C’est pourquoi je vous propose ci-dessous une méthode simple d’analyse et de résolution des dépendances entre histoires utilisateur. Cette méthode consiste à appliquer le processus de pensée dit “diagramme de résolution de conflit” décrit par Eliyahu M. Goldratt dans sa Théorie des Contraintes (TOC), théorie qui a révolutionné, entre autres, l’organisation des processus industriels.

Première étape

Supposons que nous soyons dans la situation où l’équipe de réalisation considère que l’Histoire A dépend de l’Histoire X.

Reformulons la situation dans le vocabulaire de la Théorie des Contraintes. Réaliser l’Histoire X est considéré comme un pré-requis à réaliser l’Histoire A.

La première étape de la méthode de résolution consiste à expliciter les raisons de cette dépendance : “Réaliser l’Histoire X est un pré-requis à la réalisation de l’Histoire A parce que…”.

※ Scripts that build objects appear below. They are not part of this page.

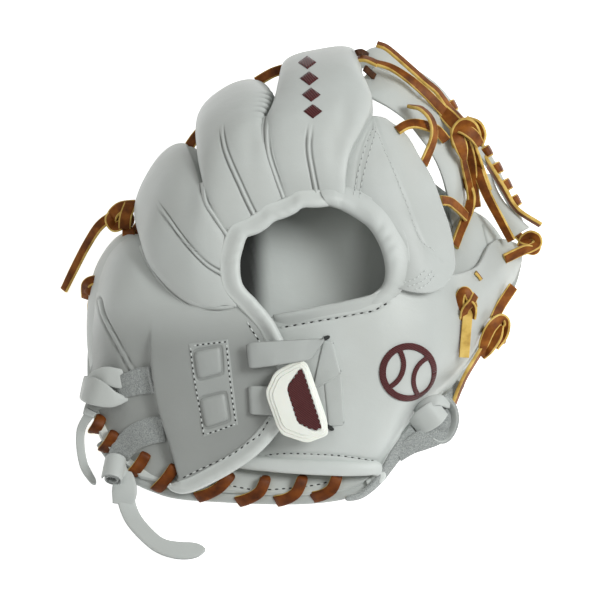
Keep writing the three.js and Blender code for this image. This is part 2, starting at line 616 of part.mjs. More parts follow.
// Suede thongs
const THONGS = {
  upper_thong: { wide: 11, rows: laidOn([[-72, -36, 2], [-80, -40, 2], [-87, -43, 2]]) },
  upper_thong_tail: { wide: 6, rows: [[-104, -55, -4], [-110, -66, -10], [-108.5, -82, -6], [-102.5, -93, -2]] },
  lower_thong: { wide: 13, rows: laidOn([[-68, -65, 2], [-80, -69, 2], [-90, -73, 2]]) },
  lower_thong_tail: {
    wide: 9,
    rows: [[-89, -92, 3.5], [-84, -108, 7], [-76, -118, 11], [-68.5, -123.5, 13.4], [-59, -125.5, 14.4], [-47, -125, 14.2]],
  },
  thumb_thong_tail: { wide: 6.5, rows: [[58, -65, 0], [48, -77, 6], [40, -89, 5], [31, -97, 7], [22.5, -99, 8.5]] },
};
for (const [name, { wide, rows }] of Object.entries(THONGS)) addStrip(name, { wide, thick: 2, rows }, SUEDE);

// The glove stands on the table with its origin under the middle of its box,
// which is measured without the free ends of the laces and thongs.
const FREE_ENDS = [
  "web_tail_long", "web_tail_short", "web_drop_lace", "web_thin_lace",
  "pinky_far_tail", "upper_thong_tail", "lower_thong_tail", "thumb_thong_tail",
];
glove.rotation.x = TILT;
glove.updateMatrixWorld(true);
const box = new THREE.Box3();
for (const mesh of glove.children) {
  if (!FREE_ENDS.includes(mesh.name)) box.union(new THREE.Box3().setFromObject(mesh, true));
}
const middle = box.getCenter(new THREE.Vector3());
glove.position.set(-middle.x, -middle.y, -box.min.z);

export default glove;
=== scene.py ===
# %% [markdown]
# # A softball glove lying palm down
#
# The glove is laid out in millimetres in the plane of the back of the wrist: across runs from the
# little finger to the thumb, up from the heel to the fingertips, and out away from the hand.
# The camera looks straight down on that plane, so a place on the photograph is a place on the
# back. One matrix then leans the whole layout into the frame, where the glove rests on a table.
# Measuring in the leaned frame itself would turn every place on the photograph into a sum.

# %% Load the frame
import math

import bmesh
import bpy
import numpy as np
from mathutils import Matrix, Vector
from mathutils.bvhtree import BVHTree


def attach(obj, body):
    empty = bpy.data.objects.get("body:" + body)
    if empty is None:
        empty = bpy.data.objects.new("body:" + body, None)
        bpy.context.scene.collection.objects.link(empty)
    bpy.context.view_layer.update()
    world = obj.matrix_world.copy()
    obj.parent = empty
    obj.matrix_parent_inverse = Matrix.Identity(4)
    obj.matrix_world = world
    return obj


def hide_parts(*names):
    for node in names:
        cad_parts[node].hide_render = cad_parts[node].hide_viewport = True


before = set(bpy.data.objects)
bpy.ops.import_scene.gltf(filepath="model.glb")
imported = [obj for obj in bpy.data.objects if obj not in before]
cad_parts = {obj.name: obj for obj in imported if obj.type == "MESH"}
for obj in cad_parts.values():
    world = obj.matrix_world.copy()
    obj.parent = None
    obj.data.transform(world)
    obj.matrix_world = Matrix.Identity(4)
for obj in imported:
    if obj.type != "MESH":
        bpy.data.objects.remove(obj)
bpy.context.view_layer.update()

MM = 0.001
TILT = math.radians(27)
SEAT = Vector((-6.10, -25.88, 43.40))
LEAN = Matrix.Rotation(TILT, 4, "X")
TO_FRAME = Matrix.Scale(MM, 4) @ Matrix.Translation(SEAT) @ LEAN
BACK_VIEW = Vector((0, 0, 1))

# %% [markdown]
# ## Camera, light and floor
#
# The photograph is 300 mm wide at the back of the glove. A camera that stood near would enlarge
# the fingers that rise towards it. A long lens from 3 m shows every depth at nearly one scale, so
# that places read from the photograph need no correction.

# %% Camera
VIEW_WIDTH = 300
VIEW_FAR = 3000
CLIP_END = 20


def make_camera():
    camera = bpy.data.objects.new("camera", bpy.data.cameras.new("camera"))
    bpy.context.collection.objects.link(camera)
    camera.data.angle = 2 * math.atan(VIEW_WIDTH / 2 / VIEW_FAR)
    camera.data.clip_end = CLIP_END
    camera.matrix_world = Matrix.Translation(TO_FRAME @ Vector((0, 0, VIEW_FAR))) @ LEAN
    bpy.context.scene.camera = camera


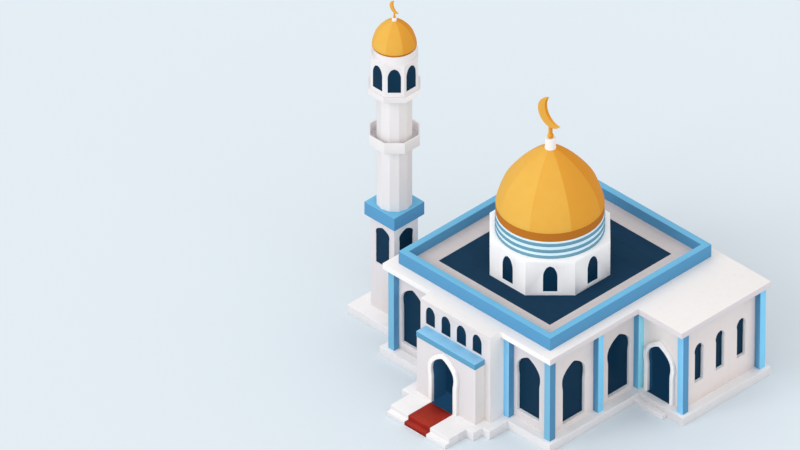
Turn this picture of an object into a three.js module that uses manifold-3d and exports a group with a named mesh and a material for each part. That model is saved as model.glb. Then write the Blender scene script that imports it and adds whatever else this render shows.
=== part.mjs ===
// A small domed mosque with one free-standing minaret, in millimetres, +Z up.
// The front with the entrance portal faces -Y and the side annex stands on +X.
// The origin is the centre of the prayer hall's plan, on the ground.

import * as THREE from 'three';
import { mergeVertices } from 'three/addons/utils/BufferGeometryUtils.js';
import Module from 'manifold-3d';

const wasm = await Module();
wasm.setup();

// Prayer hall
const HALL_X = 4830;
const HALL_Y = 5210;
const FLOOR = 460;
const WALL = 185;
const WALL_TOP = 4870;
const ROOF_TOP = 5170;
const PILASTER = 333;
const CORNER_LAP = 30;
const EAVES = 180;

// Roof deck, parapet and dome
const DECK_TOP = 5310;
const PARAPET_TOP = 5850;
const PARAPET_THICK = 340;
const DOME_Y = -340;
const DRUM_APOTHEM = 2728;
const DRUM_WALL = 300;
const DRUM_TOP = 7170;
const DRUM_LID = 150;
const BAND_RADIUS = 2475;
const BAND_INNER = 2250;
const BAND_RIDGE = 25;
const DOME_BASE = 8078;
const CRESCENT_Z = 13649;

// Entrance portal
const PORTAL_X = 2220;
const PORTAL_FRONT = -6410;
const PORTAL_TOP = 4970;
const PORCH_X = 1870;
const PORCH_FRONT = -6995;
const PORCH_TOP = 3520;
const CANOPY_TOP = 3822;
const CANOPY_LIP = 47;
const ENTRANCE_X = -110;
const SURROUND = 211;
const SURROUND_DEPTH = 155;

// Side annex
const ANNEX_X = 7640;
const ANNEX_FRONT = 515;
const ANNEX_DOOR_X = 6235;

// Steps and carpet
const RISER = 230;
const LANDING_X = [-1950, 1800];
const LANDING_FRONT = -8608;
const TREAD = 250;
const LEDGE_X = 2440;
const LEDGE_FRONT = -7390;
const CARPET_X = 686;
const CARPET_THICK = 20;
const CARPET_END = 65;

// Minaret
const MINARET_X = -7362;
const MINARET_Y = -2947;
const MINARET_BASE = 761;
const MINARET_BASE_WALL = 160;
const CAPITAL_BOTTOM = 5511;
const CAPITAL_TOP = 6206;
const CAPITAL_HALF = 967;
const SHAFT_APOTHEM = 811;
const SHAFT_WALL = 150;
const SHAFT_TURN = Math.PI / 12;
const GALLERY_APOTHEM = 1156;
const GALLERY_BOTTOM = 9656;
const GALLERY_FLOOR = 9772;
const GALLERY_TOP = 10228;
const GALLERY_PARAPET = 70;
const RING_BOTTOM = 12483;
const RING_TOP = 12783;
const RING_APOTHEM = 1184;
const LANTERN_APOTHEM = 1078;
const LANTERN_WALL = 130;
const LANTERN_TOP = 14478;
const COLLAR_TOP = 14878;
const COLLAR_RADIUS = 1028;
const COLLAR_INNER = 850;

const GLASS_THICK = 15;
const GLASS_LAP = 100;
const FIT_GAP = 0.3;

// The two domes: a round rim below, then a gored body that narrows to a flat seat.
// Swell and shoulder steer the body's curve, as shares of its radius and height.
const MAIN_DOME = {
  rim: 465, rimRadius: 2470, radius: 2570, height: 3109, shell: 200, seat: 250,
  swell: [0.865, 0.526], shoulder: [0.27, 0.969],
};
const SMALL_DOME = {
  rim: 90, rimRadius: 1010, radius: 1055, height: 1276, shell: 100, seat: 100,
  swell: [1.014, 0.15], shoulder: [0.704, 0.954],
};
const GORE_DRAW = 0.4;
const GORE_RISE = 0.4;

// Half widths of an arch's crown and how high up it they are, as shares of the whole
const KEEL_CROWN = [[0.988, 0.16], [0.95, 0.3], [0.87, 0.44], [0.75, 0.57], [0.6, 0.7], [0.42, 0.82], [0.2, 0.93]];
const SOFT_CROWN = [[0.96, 0.22], [0.87, 0.43], [0.75, 0.59], [0.63, 0.735], [0.44, 0.88]];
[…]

On fait alors la liste des raisons. C’est un travail qui mérite de se faire à plusieurs. On écarte ensuite les mauvaises raisons. Enfin, pour chaque bonne raison, on cherche à expliciter les hypothèses cachées qui justifient le pré-requis — c’est la partie difficile du travail. On examine soigneusement chaque hypothèse pour déterminer si l’hypothèse est valide ou erronée.

Exemple typique

Le produit à réaliser est une application de réservation de salle de réunion. L’Histoire 1 est : “Réserver une salle à une date que je choisis”. L’Histoire 2 est : “Annuler la réservation d’une salle”. L’équipe considère que l’Histoire 2 dépend de l’Histoire 1. Réaliser “Réserver une salle” est un pré-requis pour la réalisation de “Annuler une réservation de salle”. On ne peut pas coder l’annulation avant d’avoir codé la réservation, n’est-ce pas ?

Quelle est la raison qui justifie ce pré-requis ? Réponse typique : on ne peut pas annuler une réservation de salle si la salle n’a pas été auparavant réservée.

Je vous invite à prendre quelques instants, avant de poursuivre la lecture, pour répondre par vous-même à la question qui vient ensuite : quelle est l’hypothèse cachée ?

À la réponse typique correspond une hypothèse cachée typique : réserver la salle au moyen de l’application serait l’unique façon possible pour qu’une salle soit déclarée comme réservée dans le planning de réservation.

Or, il est facile de voir que cette hypothèse est erronée. Pour qu’une réservation puisse être annulée, il suffit que la réservation soit dans le planning ; peu importe la façon dont elle y a été inscrite. Dans la plupart des projets, un script SQL qui demande 10 minutes de développement fait l’affaire.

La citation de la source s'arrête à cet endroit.